Mais pour des "anciens" comme toi, j’imagine tout de même que la dimension très politique de la démarche de l’Atelier Paysan a toujours été présente, même si au début seul le premier volet était développé ? Si ce n’est pas le cas, je me dis que ce pour quoi j’ai été recruté, et ce que je fais au quotidien, ne doit pas être très clair pour les collègues formateurs techniques comme toi.

Grégoire
C’est clair que l’aspect politique et de transformation sociale a toujours été présent dans nos têtes à l’Atelier Paysan, qu’importe le poste. Mais le portage clair de ce volet, ainsi que l’envie de le développer et le faire valoir, sont assez récents.

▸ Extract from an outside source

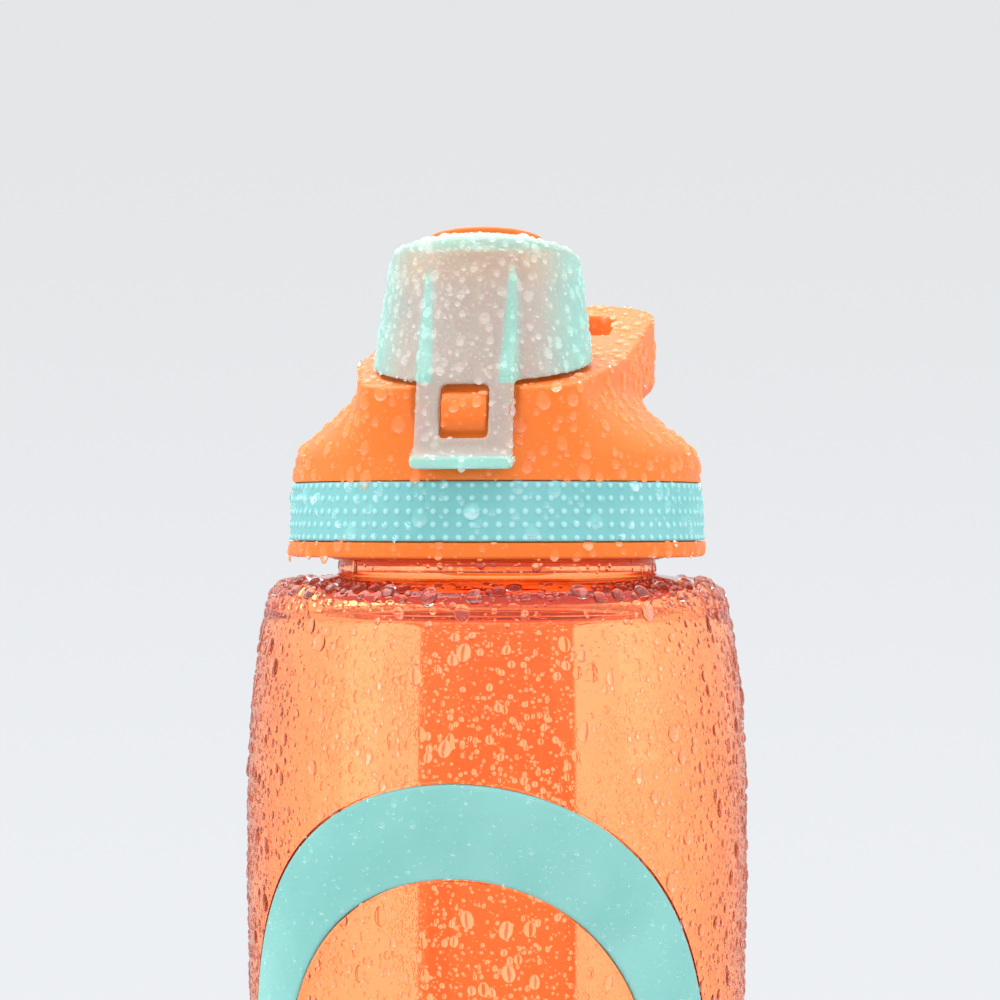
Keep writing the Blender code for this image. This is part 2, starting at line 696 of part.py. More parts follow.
def build_mouth_gasket(parts, soft_clear):
    low = NECK_TOP + GAP
    high = low + GASKET_THICKNESS
    outer = NECK_RADIUS + 0.6 * MM
    inner = outer - GASKET_WIDTH
    profile = [(inner, high), (outer, high), (outer, low), (inner, low)]
    return lathe("mouth_gasket", profile, parts, soft_clear)


# ---------------------------------------------------------------- flip cap

def dome(radius, crown, edge_radius, edge):
    """Height of a shallow dome at a radius."""
    return crown - (crown - edge) * (radius / edge_radius) ** 2


def cap_side(level):
    return CAP_RADIUS - CAP_TAPER * level


def cap_profile():
    edge_radius = cap_side(CAP_EDGE)
    shoulder = edge_radius - CAP_FILLET
    shoulder_level = CAP_EDGE + CAP_FILLET
    seat = DISC_RADIUS + GAP
    seat_level = CAP_CROWN - DISC_SINK
    hole = STEM_RADIUS + GAP
    low = -22 * MM
    outer = [(hole, seat_level), (seat, seat_level),
             (seat, dome(seat, CAP_CROWN, shoulder, shoulder_level)),
             ((seat + shoulder) / 2, dome((seat + shoulder) / 2, CAP_CROWN, shoulder,
                                          shoulder_level))]
    outer += corner_arc(edge_radius, shoulder, CAP_EDGE, shoulder_level)
    outer += [(edge_radius, CAP_EDGE), (cap_side(0), 0), (cap_side(low), low)]
    inner_edge = edge_radius - CAP_WALL
    inner = [(cap_side(low) - CAP_WALL, low), (cap_side(0) - CAP_WALL, 0),
             (inner_edge, CAP_EDGE - 0.8 * MM),
             (inner_edge - 1.2 * MM, CAP_EDGE + 0.5 * MM),
             (hole, seat_level - CAP_WALL)]
    return outer + inner


def hasp_outline():
    """Side view of the hasp, from inside the cap's front wall down to the finger tab."""
    head = LID_BASE + CAP_LEVEL + HASP_LAP
    rim = top_height(-FRONT_REACH) + CAP_RIM_GAP
    tab = HASP_FOOT + TAB_HEIGHT

    def face(height, depth=0.0):
        return (hasp_line(height, depth), height)

    return [face(head, HASP_THICKNESS * 0.8), face(rim + 1.5 * MM), face(tab + 1.2 * MM),
            face(tab, -TAB_REACH), face(HASP_FOOT, -TAB_REACH),
            face(HASP_FOOT, HASP_THICKNESS), face(head, HASP_THICKNESS)]


def hasp_sides(group):
    """Wedges that taper the hasp to its two widths."""
    head = LID_BASE + CAP_LEVEL + HASP_LAP
    rim = top_height(-FRONT_REACH)
    wedges = []
    for side in (-1, 1):
        outline = [(side * HASP_TOP_WIDTH / 2, head + 1 * MM),
                   (side * HASP_TOP_WIDTH / 2, rim),
                   (side * HASP_FOOT_WIDTH / 2, HASP_FOOT),
                   (side * HASP_FOOT_WIDTH / 2, HASP_FOOT - 1 * MM),
                   (side * HASP_FOOT_WIDTH, HASP_FOOT - 1 * MM),
                   (side * HASP_FOOT_WIDTH, head + 1 * MM)]
        frame = Matrix(((1, 0, 0, 0), (0, 0, -1, -LID_RADIUS), (0, 1, 0, 0), (0, 0, 0, 1)))
        wedges.append(plate(f"hasp_side_{side}", [outline], 20 * MM, frame, group))
    return wedges


def build_cap_shell(parts, cutters, frosted_mint):
    cap = lathe("cap_shell", cap_profile(), parts, frosted_mint, frame=CAP_FRAME)
    rim = top_line(CAP_RIM_GAP) + [(50 * MM, BODY_HEIGHT), (-60 * MM, BODY_HEIGHT)]
    combine(cap, side_plate("cap_rim_cut", rim, 120 * MM, cutters), "DIFFERENCE")
    hasp = side_plate("hasp", hasp_outline(), HASP_FOOT_WIDTH + 2 * MM, cutters)
    for wedge in hasp_sides(cutters):
        combine(hasp, wedge, "DIFFERENCE")
    combine(cap, hasp, "UNION")
    low = HASP_FOOT + WINDOW_FOOT
    high = low + WINDOW_HEIGHT
    window = [(-LID_RADIUS - 5 * MM, low), (-CAP_SET_BACK - 8 * MM, low),
              (-CAP_SET_BACK - 8 * MM, high), (-LID_RADIUS - 5 * MM, high)]
    combine(cap, side_plate("window", window, WINDOW_WIDTH, cutters), "DIFFERENCE")
    for side in (-1, 1):
        x = side * (HASP_TOP_WIDTH / 2 - RIB_WIDTH / 2)
        chord = x / CAP_RADIUS
        bottom = top_height(-FRONT_REACH) + CAP_RIM_GAP + 1.2 * MM
        slope = math.tan(CAP_TILT) + CAP_TAPER
        wall = (CAP_FRAME @ Vector((0, -CAP_RADIUS * math.sqrt(1 - chord ** 2), 0))).y
        rise = 14 * MM
        drop = bottom - (LID_BASE + CAP_LEVEL)
        inside = wall + CAP_WALL
        rib = [(inside + drop * slope - 0.6 * MM, bottom),
               (inside + drop * slope + RIB_DEPTH, bottom),
               (inside + rise * slope + RIB_DEPTH, LID_BASE + CAP_LEVEL + rise),
               (inside + rise * slope - 0.6 * MM, LID_BASE + CAP_LEVEL + rise)]
        combine(cap, side_plate(f"rib_{side}", rib, RIB_WIDTH, cutters, offset=x), "UNION")
    half = BARREL_RADIUS * 0.6
    wall = (CAP_FRAME @ Vector((0, cap_side(HINGE.z - LID_BASE - CAP_LEVEL), 0))).y
    arm = [(wall - 0.2 * MM, HINGE.z - half), (HINGE.y, HINGE.z - half),
           (HINGE.y, HINGE.z + half), (wall - 0.2 * MM, HINGE.z + half)]
    combine(cap, side_plate("hinge_arm", arm, CAP_BARREL, cutters), "UNION")
    barrel = cross_pin("cap_barrel", BARREL_RADIUS, CAP_BARREL + 0.02 * MM, HINGE, cutters)
    combine(cap, barrel, "UNION")
    bore = cross_pin("cap_hinge_bore", PIN_RADIUS + GAP, 30 * MM, HINGE, cutters)
    combine(cap, bore, "DIFFERENCE")
    return cap


def build_spout_plug(parts, orange):
    crown = CAP_CROWN + DISC_PROUD
    seat = CAP_CROWN - DISC_SINK + GAP
    shoulder = SEAL_LEVEL + SEAL_BEAD + GAP
    body = SEAL_RADIUS - SEAL_BEAD + 0.6 * MM
    groove = SEAL_RADIUS - SEAL_BEAD - GAP
    foot = SPOUT_TOP - PLUG_REACH
    profile = [(0, crown), (DISC_RADIUS * 0.6, crown - 0.2 * MM),
               (DISC_RADIUS - 0.5 * MM, crown - 0.7 * MM), (DISC_RADIUS, crown - 1.1 * MM),
               (DISC_RADIUS, seat), (STEM_RADIUS, seat), (STEM_RADIUS, shoulder + 0.7 * MM),
               (body, shoulder + 0.7 * MM), (body, shoulder), (groove, shoulder),
               (groove, SEAL_LEVEL - SEAL_BEAD - GAP), (body, SEAL_LEVEL - SEAL_BEAD - GAP),
               (body - 0.4 * MM, foot), (0, foot)]
    return lathe("spout_plug", profile, parts, orange, frame=CAP_FRAME, segments=32)


def build_plug_seal(parts, soft_clear):
    profile = []
    for step in range(8):
        angle = 2 * math.pi * step / 8
        profile.append((SEAL_RADIUS + SEAL_BEAD * math.sin(angle),
                        SEAL_LEVEL + SEAL_BEAD * math.cos(angle)))
    return lathe("plug_seal", profile, parts, soft_clear, frame=CAP_FRAME, segments=32)


def build_hinge_pin(parts, steel):
    length = CAP_BARREL + 2 * (LID_BARREL + GAP)
    return cross_pin("hinge_pin", PIN_RADIUS, length, HINGE, parts, steel)


def main():
    clear_scene()
    parts = collection("sports_bottle")
    cutters = collection("cutters")
    clear_orange = finish("clear_orange", (1.0, 0.33, 0.08), 0.08, transmission=0.9)
    orange = finish("satin_orange", (1.0, 0.24, 0.04), 0.4)
    mint = finish("soft_mint", (0.26, 0.60, 0.58), 0.55)
    frosted = finish("frosted_mint", (0.45, 0.82, 0.76), 0.4, transmission=0.7)
    rubber = finish("clear_silicone", (0.85, 0.87, 0.86), 0.5, transmission=0.3)
    steel = finish("pin_steel", (0.62, 0.62, 0.63), 0.3, metallic=1.0)

    built = [
        build_body(parts, cutters, clear_orange),
        build_grip_ring(parts, mint),
        build_lid_shell(parts, cutters, orange),
        build_lid_band(parts, mint),
        build_lid_liner(parts, cutters, orange),
        build_mouth_gasket(parts, rubber),
        build_cap_shell(parts, cutters, frosted),
        build_spout_plug(parts, orange),
        build_plug_seal(parts, rubber),
        build_hinge_pin(parts, steel),
    ]
    for item in built:
        shade(item)
    bpy.context.view_layer.update()


main()
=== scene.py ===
"""Looks of the sports bottle: fine meshes, finishes, dew, light and camera.

Every size is in metres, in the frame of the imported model: base centre at the origin, +Z up,
cap and hasp towards -Y, carry loop towards +Y.
"""
import enum
import logging
import math
from dataclasses import dataclass, field
from typing import Callable, Iterable, Sequence

import bmesh
import bpy
import numpy as np
from mathutils import Matrix, Vector
from mathutils.bvhtree import BVHTree
from mathutils.interpolate import poly_3d_calc


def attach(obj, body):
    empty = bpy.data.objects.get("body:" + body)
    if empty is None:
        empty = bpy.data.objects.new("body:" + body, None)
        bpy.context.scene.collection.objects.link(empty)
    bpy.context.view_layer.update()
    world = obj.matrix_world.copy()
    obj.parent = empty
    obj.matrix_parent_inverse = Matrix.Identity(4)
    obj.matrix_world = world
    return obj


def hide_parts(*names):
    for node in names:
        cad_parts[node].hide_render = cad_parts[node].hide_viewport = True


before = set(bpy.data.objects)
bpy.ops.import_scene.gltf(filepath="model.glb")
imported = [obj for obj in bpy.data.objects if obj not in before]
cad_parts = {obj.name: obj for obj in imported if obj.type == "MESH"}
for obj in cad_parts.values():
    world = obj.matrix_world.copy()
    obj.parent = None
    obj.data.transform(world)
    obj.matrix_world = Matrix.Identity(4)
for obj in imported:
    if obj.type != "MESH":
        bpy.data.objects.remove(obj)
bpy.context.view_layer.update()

MM = 0.001
LOG = logging.getLogger("bottle")
Point = Sequence[float]
Colour = tuple[float, float, float]


class Body(enum.Enum):
    """The rigid bodies that pieces ride on."""

    BOTTLE = "bottle"
    SEAL = "lid_seal"
    LID = "lid"
    CAP = "cap"


class Slot(enum.Enum):
    """The finishes that the record names."""

    CLEAR = "clear_orange"
    SATIN = "satin_orange"
    MINT = "soft_mint"
    FROSTED = "frosted_mint"
    SILICONE = "clear_silicone"
    STEEL = "pin_steel"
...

Là où ce portage était dilué sur les postes, plus ou moins approprié par les personnes en fonction des sensibilités de chacun·e, il est maintenant incarné par des postes, comme le tien ou celui d’Hugo. Les quelques séminaires sur le projet POLMA , auxquels les salarié·e·s sont toujours cordialement invité·e·s, ont permis de mieux comprendre l’essence de ton poste, et l’intérêt que nous avons à mener ces enquêtes : pourquoi et comment l’industrie des agroéquipements en est arrivée là ? Il est nécessaire de bien comprendre ce contre quoi nous luttons pour lutter efficacement. Et il est d’autant plus important de diffuser ces connaissances et d’aider à l’éveil politique sur ces questions. J’ai d’abord été frileux sur ces explorations, préférant voir arriver des collègues en renfort dans la technique que sur ce volet politique, mais j’ai compris et accepté que nous préparons ainsi la piste pour notre avenir, pour permettre le rapport de force et éviter de se faire écrabouiller dès qu’on sera un peu trop menaçant.
De mon point de vue, l’agrandissement progressif de l’équipe nous amène maintenant à un bel équilibre entre technique/fonctionnement/politique. Une des frustrations qu’amène cet agrandissement est qu’il est devenu difficile de suivre tout ce qu’il se fait au sein de l’Atelier Paysan, même pour moi qui, en réalisant le codage de notre outil informatique de gestion internet et d’une partie du site web, suis pourtant obligé d’avoir une vision d’ensemble.

Thomas
C’est aussi difficile de suivre tout ce qui se fait au niveau technique ! Quand on découvre l’Atelier Paysan, comme ça a été mon cas il y a un an, on comprend vite qu’il y a des formations au travail du métal, mais il faut du temps pour saisir toute la diversité d’outils autoconstruits qui sont proposés au cours des formations, et toutes les filières de production qui peuvent être intéressées - je pense qu’on pâtit même encore d’une image limitée au maraîchage, bien que ça n’ait plus aucune réalité. Et quand on ajoute le volet "bâtiment", avec désormais aussi des formations longues, tout le travail de recherche & développement pour accompagner la conception de nouveaux outils, puis la fourniture de "kits" pour autoconstruire ses outils sans l’appui d’un formateur, il y a de quoi s’y perdre. Moi, en tout cas, je m’y perds toujours. Et je pense que de l’extérieur, le paradoxe c’est que les gens perçoivent bien l’aspect technique de notre "coopérative d’autoconstruction", mais sans vraiment savoir de quoi il retourne.

Grégoire
Ce qui fait une des forces de la structure c’est sa capacité à se transformer, s’adapter, évoluer. Depuis que je suis arrivé en juillet 2013, au stade où la structure était associative et s’appelait "ADABio Autoconstruction", nous sommes passés de 5 dans l’équipe permanente (que des temps partiels !) à bientôt 28 personnes (salarié·e·s et stagiaires compris·es), principalement à temps plein. Le nombre de formations n’a eu de cesse d’augmenter, le nombre d’outils développés et en développement également, et tout ceci s’est fait grâce à une remise en question continue de nos moyens logistiques, humains, informatiques... Nous avons beaucoup progressé dans notre capacité à vulgariser correctement les technologies développées, à approvisionner les autoconstructeurs·trices, à accompagner des groupes de R&D, mais aussi à assurer une communication en interne claire et pas trop chronophage. Je me confronte cependant au fait de ne plus arriver à tout suivre comme ça pouvait être le cas il y a 4-5 ans, il y a un côté frustrant, mais aussi un côté agréable, de constater de temps à autres les avancées que les collègues ont fait sur tel ou tel sujet, jusqu’alors inconnu ou perdu de vue.